Object modeling scripts:
○ ○ ○ ○

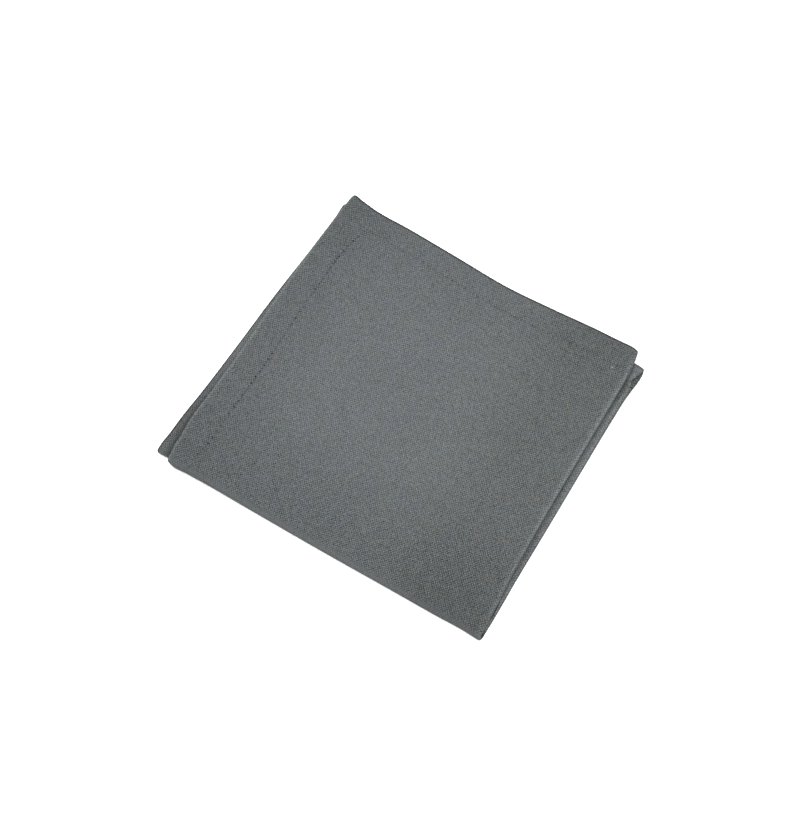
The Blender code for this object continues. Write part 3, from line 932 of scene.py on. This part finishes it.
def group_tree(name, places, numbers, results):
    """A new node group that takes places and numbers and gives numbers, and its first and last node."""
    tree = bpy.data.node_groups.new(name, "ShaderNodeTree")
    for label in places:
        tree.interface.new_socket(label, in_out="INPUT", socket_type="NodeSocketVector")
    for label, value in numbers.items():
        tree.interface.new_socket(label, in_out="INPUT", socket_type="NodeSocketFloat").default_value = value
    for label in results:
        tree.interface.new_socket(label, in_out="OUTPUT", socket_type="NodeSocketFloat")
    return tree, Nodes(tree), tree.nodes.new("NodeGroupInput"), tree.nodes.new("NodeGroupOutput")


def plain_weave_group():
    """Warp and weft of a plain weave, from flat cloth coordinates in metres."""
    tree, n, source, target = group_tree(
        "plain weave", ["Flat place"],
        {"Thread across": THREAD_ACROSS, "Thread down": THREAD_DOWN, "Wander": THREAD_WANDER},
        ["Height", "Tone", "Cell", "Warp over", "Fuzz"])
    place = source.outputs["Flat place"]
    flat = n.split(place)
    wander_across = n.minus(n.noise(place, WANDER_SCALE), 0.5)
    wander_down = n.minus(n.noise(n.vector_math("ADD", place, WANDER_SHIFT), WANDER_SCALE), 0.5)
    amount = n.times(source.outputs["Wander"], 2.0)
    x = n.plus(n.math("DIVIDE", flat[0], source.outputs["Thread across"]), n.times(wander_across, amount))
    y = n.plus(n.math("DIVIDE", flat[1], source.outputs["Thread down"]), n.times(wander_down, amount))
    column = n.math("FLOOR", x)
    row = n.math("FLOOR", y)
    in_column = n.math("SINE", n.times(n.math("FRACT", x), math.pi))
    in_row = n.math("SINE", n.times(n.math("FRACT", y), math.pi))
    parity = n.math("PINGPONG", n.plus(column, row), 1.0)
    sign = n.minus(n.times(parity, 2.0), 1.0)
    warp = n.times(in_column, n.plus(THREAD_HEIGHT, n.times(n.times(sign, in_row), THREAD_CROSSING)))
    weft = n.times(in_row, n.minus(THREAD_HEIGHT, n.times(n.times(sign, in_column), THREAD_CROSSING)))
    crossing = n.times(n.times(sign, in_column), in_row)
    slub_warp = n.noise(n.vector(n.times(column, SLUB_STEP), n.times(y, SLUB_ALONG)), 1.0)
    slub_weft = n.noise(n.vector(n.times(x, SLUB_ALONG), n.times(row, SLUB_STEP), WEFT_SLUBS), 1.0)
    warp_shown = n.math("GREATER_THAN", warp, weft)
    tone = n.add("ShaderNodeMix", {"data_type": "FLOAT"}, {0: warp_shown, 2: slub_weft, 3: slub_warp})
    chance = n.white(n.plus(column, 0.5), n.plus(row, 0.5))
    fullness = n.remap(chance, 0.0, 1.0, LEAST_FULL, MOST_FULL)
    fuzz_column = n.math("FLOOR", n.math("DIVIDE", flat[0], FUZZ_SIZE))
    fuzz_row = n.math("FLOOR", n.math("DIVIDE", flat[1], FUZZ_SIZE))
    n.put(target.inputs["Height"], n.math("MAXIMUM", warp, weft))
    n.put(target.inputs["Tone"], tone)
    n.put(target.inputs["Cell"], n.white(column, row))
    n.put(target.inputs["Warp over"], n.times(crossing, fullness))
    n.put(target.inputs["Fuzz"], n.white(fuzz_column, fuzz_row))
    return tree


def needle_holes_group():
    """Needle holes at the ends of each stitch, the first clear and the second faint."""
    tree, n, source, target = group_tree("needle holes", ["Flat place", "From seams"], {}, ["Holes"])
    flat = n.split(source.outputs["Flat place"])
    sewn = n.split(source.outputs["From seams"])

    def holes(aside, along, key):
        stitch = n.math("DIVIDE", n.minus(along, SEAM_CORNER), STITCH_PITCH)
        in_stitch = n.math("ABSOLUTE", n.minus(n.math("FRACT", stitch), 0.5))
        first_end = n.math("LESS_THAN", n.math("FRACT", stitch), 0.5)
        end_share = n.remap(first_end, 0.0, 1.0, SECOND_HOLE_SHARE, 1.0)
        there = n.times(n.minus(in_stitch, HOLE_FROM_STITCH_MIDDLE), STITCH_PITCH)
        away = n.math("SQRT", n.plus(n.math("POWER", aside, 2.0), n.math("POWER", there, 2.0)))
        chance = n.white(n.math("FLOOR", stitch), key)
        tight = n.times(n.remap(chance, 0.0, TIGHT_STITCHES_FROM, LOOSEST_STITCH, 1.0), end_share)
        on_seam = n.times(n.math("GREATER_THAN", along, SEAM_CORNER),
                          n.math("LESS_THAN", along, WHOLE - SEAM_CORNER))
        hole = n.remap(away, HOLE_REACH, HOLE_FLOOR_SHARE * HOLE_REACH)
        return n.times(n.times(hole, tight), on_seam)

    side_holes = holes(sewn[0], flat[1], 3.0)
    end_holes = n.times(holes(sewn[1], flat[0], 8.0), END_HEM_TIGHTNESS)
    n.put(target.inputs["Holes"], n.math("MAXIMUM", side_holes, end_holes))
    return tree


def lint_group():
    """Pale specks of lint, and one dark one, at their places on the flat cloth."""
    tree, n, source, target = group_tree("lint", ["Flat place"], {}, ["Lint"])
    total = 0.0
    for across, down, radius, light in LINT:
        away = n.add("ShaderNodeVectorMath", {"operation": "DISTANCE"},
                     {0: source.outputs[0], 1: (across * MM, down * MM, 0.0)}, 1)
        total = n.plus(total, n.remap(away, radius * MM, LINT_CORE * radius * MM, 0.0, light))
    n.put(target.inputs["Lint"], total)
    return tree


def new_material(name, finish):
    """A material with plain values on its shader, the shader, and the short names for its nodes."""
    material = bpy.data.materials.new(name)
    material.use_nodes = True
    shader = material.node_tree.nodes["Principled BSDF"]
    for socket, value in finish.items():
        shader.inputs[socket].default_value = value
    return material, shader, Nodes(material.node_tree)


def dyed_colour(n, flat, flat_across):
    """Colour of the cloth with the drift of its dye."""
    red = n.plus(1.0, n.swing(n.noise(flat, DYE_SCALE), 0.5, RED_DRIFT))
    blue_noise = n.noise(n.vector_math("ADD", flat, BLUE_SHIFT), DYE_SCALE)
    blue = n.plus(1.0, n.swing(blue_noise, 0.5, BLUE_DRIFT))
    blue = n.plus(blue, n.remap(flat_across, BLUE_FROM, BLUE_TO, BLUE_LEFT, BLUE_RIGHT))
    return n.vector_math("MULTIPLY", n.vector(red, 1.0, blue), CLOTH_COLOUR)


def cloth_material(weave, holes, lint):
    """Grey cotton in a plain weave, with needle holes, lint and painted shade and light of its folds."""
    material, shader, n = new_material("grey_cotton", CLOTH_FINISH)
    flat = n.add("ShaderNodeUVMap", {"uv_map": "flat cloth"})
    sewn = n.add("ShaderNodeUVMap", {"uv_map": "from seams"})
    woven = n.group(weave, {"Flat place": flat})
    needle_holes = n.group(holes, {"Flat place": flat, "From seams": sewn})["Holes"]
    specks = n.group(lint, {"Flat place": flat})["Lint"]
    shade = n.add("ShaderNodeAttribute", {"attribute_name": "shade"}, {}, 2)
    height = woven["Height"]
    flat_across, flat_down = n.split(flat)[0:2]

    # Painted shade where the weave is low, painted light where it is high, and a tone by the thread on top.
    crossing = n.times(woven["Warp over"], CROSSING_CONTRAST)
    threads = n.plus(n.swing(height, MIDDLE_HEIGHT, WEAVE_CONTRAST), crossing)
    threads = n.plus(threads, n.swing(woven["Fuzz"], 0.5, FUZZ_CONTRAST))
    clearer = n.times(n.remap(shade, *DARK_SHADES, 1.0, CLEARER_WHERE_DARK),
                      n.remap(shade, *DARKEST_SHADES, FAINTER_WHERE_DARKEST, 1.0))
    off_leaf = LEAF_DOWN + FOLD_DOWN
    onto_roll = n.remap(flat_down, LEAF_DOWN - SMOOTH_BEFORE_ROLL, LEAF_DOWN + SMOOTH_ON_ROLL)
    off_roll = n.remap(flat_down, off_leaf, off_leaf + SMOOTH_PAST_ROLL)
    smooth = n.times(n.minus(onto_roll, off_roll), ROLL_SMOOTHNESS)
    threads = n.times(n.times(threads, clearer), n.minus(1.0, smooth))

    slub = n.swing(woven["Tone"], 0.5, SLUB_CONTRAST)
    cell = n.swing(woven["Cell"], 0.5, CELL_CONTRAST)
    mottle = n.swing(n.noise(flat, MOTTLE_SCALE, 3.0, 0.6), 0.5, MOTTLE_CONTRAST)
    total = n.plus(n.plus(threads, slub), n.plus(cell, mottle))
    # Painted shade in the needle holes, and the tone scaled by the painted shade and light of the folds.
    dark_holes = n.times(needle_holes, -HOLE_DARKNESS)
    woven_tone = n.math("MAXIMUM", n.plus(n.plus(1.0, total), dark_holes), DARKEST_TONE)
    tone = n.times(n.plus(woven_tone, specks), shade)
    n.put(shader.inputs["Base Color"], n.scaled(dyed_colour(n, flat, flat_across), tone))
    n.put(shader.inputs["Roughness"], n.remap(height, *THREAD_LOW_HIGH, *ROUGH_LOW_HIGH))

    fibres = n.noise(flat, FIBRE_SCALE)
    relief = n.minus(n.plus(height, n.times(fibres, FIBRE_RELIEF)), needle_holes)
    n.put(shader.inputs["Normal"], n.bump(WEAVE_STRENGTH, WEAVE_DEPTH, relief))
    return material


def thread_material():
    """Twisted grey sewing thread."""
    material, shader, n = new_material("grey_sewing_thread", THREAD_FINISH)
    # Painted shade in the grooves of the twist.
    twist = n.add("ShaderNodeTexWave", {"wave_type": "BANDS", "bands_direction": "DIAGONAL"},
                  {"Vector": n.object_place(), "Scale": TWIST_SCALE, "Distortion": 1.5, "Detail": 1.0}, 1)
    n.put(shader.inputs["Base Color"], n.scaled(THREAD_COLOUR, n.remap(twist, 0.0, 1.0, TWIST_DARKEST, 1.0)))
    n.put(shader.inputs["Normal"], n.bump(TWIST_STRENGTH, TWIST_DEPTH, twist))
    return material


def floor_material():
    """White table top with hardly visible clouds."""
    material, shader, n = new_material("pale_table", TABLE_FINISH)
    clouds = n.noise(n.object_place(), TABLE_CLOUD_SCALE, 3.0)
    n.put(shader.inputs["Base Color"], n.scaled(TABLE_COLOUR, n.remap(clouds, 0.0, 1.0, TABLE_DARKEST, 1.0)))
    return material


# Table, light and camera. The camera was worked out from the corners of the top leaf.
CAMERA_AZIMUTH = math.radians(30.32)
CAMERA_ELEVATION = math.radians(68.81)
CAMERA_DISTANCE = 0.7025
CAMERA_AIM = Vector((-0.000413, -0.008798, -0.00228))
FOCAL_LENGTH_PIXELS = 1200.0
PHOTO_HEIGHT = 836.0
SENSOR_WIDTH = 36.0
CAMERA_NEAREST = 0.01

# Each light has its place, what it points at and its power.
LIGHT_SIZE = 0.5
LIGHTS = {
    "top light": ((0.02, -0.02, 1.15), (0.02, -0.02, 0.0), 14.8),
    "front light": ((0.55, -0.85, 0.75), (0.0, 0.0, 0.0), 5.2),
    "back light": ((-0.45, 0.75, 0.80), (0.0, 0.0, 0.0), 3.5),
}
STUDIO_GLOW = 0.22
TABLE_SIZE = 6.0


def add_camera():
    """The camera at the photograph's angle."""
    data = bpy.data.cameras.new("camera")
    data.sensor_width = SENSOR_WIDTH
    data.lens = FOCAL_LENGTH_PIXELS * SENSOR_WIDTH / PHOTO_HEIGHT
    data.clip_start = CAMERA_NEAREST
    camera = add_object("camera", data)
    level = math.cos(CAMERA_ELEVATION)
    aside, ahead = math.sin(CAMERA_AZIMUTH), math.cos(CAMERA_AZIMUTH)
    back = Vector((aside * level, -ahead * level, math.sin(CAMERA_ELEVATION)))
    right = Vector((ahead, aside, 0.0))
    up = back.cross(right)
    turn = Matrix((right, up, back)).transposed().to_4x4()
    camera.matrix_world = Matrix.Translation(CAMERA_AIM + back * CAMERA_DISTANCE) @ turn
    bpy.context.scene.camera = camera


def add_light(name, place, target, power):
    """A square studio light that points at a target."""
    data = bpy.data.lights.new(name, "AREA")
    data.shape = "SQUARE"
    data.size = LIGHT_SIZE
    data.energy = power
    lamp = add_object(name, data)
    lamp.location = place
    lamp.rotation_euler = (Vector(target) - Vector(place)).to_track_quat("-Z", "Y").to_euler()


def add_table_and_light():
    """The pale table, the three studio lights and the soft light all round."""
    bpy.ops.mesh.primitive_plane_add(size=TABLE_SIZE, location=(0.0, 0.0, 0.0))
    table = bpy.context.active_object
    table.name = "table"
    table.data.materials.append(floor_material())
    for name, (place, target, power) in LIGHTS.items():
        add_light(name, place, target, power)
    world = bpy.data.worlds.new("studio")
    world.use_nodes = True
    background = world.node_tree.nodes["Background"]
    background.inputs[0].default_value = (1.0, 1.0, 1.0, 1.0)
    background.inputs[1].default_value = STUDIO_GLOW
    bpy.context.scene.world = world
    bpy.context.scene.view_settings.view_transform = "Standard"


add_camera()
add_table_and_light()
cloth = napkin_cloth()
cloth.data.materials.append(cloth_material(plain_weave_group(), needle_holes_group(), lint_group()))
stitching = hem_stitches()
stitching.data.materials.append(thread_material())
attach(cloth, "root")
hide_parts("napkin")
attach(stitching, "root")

○ ○ ○ ○

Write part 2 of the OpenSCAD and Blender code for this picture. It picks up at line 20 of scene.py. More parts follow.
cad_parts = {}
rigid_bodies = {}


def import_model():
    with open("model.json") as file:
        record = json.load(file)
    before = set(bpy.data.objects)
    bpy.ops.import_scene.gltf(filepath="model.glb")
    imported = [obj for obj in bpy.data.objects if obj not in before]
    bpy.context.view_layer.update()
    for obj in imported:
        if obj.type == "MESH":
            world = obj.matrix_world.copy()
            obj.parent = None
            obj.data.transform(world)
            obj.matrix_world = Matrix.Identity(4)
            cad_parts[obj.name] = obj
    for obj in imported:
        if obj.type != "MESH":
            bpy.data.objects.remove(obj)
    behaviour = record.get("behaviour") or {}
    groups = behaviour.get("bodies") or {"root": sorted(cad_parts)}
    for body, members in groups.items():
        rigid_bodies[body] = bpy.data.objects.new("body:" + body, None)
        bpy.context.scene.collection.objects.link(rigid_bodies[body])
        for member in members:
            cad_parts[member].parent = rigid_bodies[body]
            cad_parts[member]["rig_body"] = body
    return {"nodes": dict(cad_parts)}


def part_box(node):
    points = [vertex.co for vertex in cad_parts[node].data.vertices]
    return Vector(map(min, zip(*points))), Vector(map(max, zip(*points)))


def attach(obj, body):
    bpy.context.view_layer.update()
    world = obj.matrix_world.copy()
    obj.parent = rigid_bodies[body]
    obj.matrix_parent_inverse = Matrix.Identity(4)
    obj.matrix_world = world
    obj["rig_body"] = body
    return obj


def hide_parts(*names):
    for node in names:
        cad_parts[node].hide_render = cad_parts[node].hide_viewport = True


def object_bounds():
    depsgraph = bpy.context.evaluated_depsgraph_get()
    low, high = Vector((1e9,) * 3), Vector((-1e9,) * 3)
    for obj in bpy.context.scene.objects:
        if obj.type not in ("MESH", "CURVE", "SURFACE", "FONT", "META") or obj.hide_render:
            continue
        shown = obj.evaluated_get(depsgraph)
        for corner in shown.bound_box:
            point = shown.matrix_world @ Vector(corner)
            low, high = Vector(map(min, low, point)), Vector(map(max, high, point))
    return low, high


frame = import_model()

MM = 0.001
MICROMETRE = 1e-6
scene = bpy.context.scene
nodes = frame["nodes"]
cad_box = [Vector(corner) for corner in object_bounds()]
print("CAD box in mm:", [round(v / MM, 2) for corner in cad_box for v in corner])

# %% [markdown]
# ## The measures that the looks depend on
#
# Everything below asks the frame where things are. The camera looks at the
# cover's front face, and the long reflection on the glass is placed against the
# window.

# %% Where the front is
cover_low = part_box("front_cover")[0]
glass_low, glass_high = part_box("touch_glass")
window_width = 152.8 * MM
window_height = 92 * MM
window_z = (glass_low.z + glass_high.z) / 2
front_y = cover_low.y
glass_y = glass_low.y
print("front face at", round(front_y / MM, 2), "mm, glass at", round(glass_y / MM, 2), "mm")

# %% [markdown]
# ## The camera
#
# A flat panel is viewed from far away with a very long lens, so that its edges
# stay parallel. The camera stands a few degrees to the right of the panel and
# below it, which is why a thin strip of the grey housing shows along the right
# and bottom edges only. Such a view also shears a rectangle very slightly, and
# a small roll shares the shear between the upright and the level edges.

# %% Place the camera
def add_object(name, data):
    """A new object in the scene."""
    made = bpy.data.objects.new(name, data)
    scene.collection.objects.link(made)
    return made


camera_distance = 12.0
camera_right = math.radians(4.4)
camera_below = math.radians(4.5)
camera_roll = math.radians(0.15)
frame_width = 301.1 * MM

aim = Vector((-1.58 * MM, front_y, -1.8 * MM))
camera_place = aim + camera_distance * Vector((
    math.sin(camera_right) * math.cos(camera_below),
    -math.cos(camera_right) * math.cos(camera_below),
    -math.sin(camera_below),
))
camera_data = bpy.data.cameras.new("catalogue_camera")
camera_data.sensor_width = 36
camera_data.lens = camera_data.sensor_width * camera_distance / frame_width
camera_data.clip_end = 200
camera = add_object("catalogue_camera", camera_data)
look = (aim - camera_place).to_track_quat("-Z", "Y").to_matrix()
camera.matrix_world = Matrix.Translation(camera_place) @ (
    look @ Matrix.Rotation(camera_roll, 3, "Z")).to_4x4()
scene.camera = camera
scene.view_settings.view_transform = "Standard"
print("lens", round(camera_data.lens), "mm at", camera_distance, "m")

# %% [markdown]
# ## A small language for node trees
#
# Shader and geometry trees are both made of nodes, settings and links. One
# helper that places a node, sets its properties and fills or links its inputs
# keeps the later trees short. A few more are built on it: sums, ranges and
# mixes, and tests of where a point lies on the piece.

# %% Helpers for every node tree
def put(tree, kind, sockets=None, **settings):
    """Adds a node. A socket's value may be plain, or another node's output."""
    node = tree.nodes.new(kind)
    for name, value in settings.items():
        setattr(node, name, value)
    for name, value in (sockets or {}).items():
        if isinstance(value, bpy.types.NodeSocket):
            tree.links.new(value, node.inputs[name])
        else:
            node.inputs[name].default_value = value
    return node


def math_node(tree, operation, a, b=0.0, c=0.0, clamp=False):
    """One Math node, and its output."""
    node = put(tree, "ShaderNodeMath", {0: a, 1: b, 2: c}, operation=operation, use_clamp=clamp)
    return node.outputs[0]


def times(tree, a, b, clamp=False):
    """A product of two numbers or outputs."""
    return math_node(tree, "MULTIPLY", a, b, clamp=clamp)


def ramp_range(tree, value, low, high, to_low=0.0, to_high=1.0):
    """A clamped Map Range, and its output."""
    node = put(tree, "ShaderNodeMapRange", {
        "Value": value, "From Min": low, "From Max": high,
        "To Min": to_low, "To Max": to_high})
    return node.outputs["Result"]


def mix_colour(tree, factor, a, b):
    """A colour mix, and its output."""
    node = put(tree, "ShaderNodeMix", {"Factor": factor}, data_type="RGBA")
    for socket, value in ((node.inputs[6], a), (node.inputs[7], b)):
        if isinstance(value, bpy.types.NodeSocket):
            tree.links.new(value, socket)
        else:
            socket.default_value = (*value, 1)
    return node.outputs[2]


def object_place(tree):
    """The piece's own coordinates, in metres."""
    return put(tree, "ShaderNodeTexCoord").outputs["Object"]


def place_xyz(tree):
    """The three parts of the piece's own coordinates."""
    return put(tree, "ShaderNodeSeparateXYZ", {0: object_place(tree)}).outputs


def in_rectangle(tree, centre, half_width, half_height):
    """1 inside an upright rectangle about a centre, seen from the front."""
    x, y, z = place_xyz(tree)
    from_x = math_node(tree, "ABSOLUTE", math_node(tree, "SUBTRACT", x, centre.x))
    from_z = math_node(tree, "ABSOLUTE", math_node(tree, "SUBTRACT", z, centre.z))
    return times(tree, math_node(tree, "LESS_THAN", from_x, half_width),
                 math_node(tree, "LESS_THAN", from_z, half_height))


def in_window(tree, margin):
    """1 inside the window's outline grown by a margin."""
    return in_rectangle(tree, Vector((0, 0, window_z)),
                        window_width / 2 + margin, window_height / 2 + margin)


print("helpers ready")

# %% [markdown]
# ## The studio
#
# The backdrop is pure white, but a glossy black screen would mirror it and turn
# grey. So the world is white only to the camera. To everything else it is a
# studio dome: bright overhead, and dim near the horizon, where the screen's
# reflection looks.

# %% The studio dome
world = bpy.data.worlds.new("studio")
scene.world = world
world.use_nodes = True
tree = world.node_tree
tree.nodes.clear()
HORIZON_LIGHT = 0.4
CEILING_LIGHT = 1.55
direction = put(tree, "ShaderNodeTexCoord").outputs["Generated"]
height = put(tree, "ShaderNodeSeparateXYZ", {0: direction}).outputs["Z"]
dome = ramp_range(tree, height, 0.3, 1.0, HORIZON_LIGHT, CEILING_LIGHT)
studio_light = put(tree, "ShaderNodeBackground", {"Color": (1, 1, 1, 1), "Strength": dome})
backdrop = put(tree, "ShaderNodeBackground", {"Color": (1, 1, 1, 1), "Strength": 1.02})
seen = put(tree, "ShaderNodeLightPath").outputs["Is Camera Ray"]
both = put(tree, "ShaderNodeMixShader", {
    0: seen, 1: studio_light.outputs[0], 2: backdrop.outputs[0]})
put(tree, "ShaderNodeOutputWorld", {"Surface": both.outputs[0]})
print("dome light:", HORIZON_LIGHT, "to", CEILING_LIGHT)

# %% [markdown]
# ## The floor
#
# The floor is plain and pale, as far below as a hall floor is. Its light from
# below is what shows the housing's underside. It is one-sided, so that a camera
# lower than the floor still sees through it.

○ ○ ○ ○

## [Goal]
Extract the lines from the line with "obj.parent = rigid_bodies[body]" through the line with "# a small roll". Keep both of those lines, copy everything exactly, and add nothing.

## [Written response]
    obj.parent = rigid_bodies[body]
    obj.matrix_parent_inverse = Matrix.Identity(4)
    obj.matrix_world = world
    obj["rig_body"] = body
    return obj


def hide_parts(*names):
    for node in names:
        cad_parts[node].hide_render = cad_parts[node].hide_viewport = True


def object_bounds():
    depsgraph = bpy.context.evaluated_depsgraph_get()
    low, high = Vector((1e9,) * 3), Vector((-1e9,) * 3)
    for obj in bpy.context.scene.objects:
        if obj.type not in ("MESH", "CURVE", "SURFACE", "FONT", "META") or obj.hide_render:
            continue
        shown = obj.evaluated_get(depsgraph)
        for corner in shown.bound_box:
            point = shown.matrix_world @ Vector(corner)
            low, high = Vector(map(min, low, point)), Vector(map(max, high, point))
    return low, high


frame = import_model()

MM = 0.001
MICROMETRE = 1e-6
scene = bpy.context.scene
nodes = frame["nodes"]
cad_box = [Vector(corner) for corner in object_bounds()]
print("CAD box in mm:", [round(v / MM, 2) for corner in cad_box for v in corner])

# %% [markdown]
# ## The measures that the looks depend on
#
# Everything below asks the frame where things are. The camera looks at the
# cover's front face, and the long reflection on the glass is placed against the
# window.

# %% Where the front is
cover_low = part_box("front_cover")[0]
glass_low, glass_high = part_box("touch_glass")
window_width = 152.8 * MM
window_height = 92 * MM
window_z = (glass_low.z + glass_high.z) / 2
front_y = cover_low.y
glass_y = glass_low.y
print("front face at", round(front_y / MM, 2), "mm, glass at", round(glass_y / MM, 2), "mm")

# %% [markdown]
# ## The camera
#
# A flat panel is viewed from far away with a very long lens, so that its edges
# stay parallel. The camera stands a few degrees to the right of the panel and
# below it, which is why a thin strip of the grey housing shows along the right
# and bottom edges only. Such a view also shears a rectangle very slightly, and
# a small roll shares the shear between the upright and the level edges.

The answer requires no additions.